With 10 application servers each holding 25 connections, PostgreSQL sees 250 backends even if most are idle. PgBouncer is process-agnostic: all application servers share the same backend pool, giving true global control over server connection count.

Both approaches can coexist: application-level pooling prevents connection surge on a per-process basis, while PgBouncer enforces a global connection ceiling.

Sizing the Pool

The right default_pool_size depends on your workload, not a formula. General starting points:

For CPU-bound queries, pool size close to the number of PostgreSQL CPU cores often works well. Beyond that, connections compete for CPU.
For I/O-bound queries (waiting on disk reads), larger pools are reasonable since connections spend time waiting, not consuming CPU.
Start with default_pool_size = 10–25 per pool and increase based on SHOW POOLS data. If cl_waiting is consistently nonzero, increase pool size or reduce application concurrency.
Set max_client_conn to match or exceed the total possible application connection count across all processes. Clients rejected by PgBouncer see a connection error.

Monitor maxwait in SHOW POOLS as your primary signal. A maxwait consistently above a few hundred milliseconds indicates pool exhaustion under load.

Current Version

The current stable release is PgBouncer 1.25.1 (December 2025), which patched CVE-2025-12819 — an authentication-phase SQL injection vulnerability. Upgrading to 1.25.1 is recommended for all deployments.

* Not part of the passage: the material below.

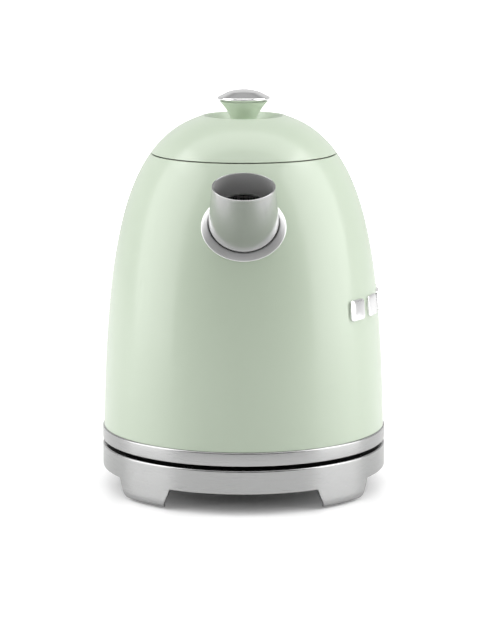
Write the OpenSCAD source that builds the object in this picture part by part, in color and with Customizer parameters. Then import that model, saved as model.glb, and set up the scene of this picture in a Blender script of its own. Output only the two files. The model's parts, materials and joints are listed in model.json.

Notable recent milestones:

1.25.0 (November 2025): LDAP authentication support, client-side direct TLS, notice messages when clients queue.
1.24.0 (January 2025): max_prepared_statements default raised to 200 (enabling prepared statement support by default), per-user and per-database client connection limits, KILL_CLIENT admin command.
1.21.0 (October 2023): Introduced max_prepared_statements — protocol-level prepared statement support in transaction mode. This resolved the most significant long-standing compatibility barrier for ORM-heavy applications.